Your Action Plan: Auditing Incumbent Friction for Disruptive Opportunities
- Contact Points: Map every touchpoint where customers interact with the incumbent’s service (e.g., sign-up forms, customer support calls, return process).
- Friction Inventory: Collect evidence of friction at each point (e.g., screenshots of long forms, recordings of confusing IVR menus, negative online reviews).
- Coherence Test: Does this friction contradict the incumbent’s brand promise? (e.g., a promise of ‘simplicity’ with a 20-field form).
- Emotional Impact Analysis: Where does the friction cause the most anger, frustration, or resignation? Prioritize these high-emotion gaps.
- Disruption Blueprint: Design your value proposition to directly eliminate the top 3-5 friction points. This is your wedge into the market.

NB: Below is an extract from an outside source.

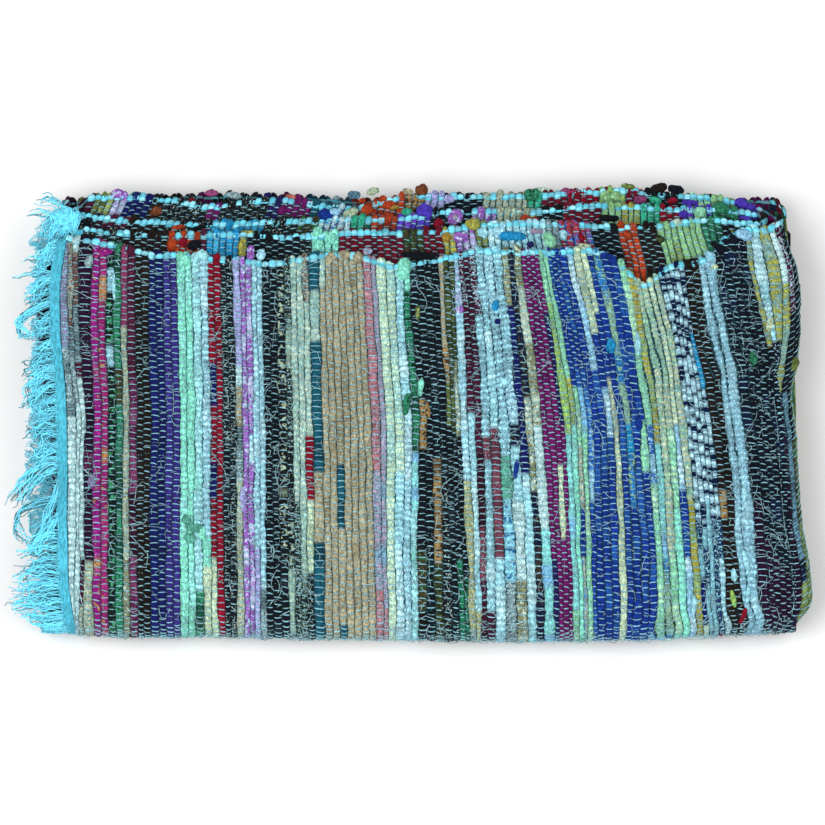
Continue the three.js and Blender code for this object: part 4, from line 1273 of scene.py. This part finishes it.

Your goal is to be what they cannot be: a single-minded entity focused on a new way of delivering value. You have no legacy revenue to protect, no political turf to defend, and no outdated processes to maintain. This “burden of incumbency” is their problem, not yours. Your strategy should be to make their attempts at controlled innovation look slow, clumsy, and irrelevant. While they are trying to innovate without disruption, your entire purpose is to be the disruption.
By systematically identifying and weaponizing these points of friction, you transform your status as a challenger from a disadvantage into your most potent strategic weapon. The path forward is clear: find their pain, make it your purpose, and build the future they are too afraid to embrace.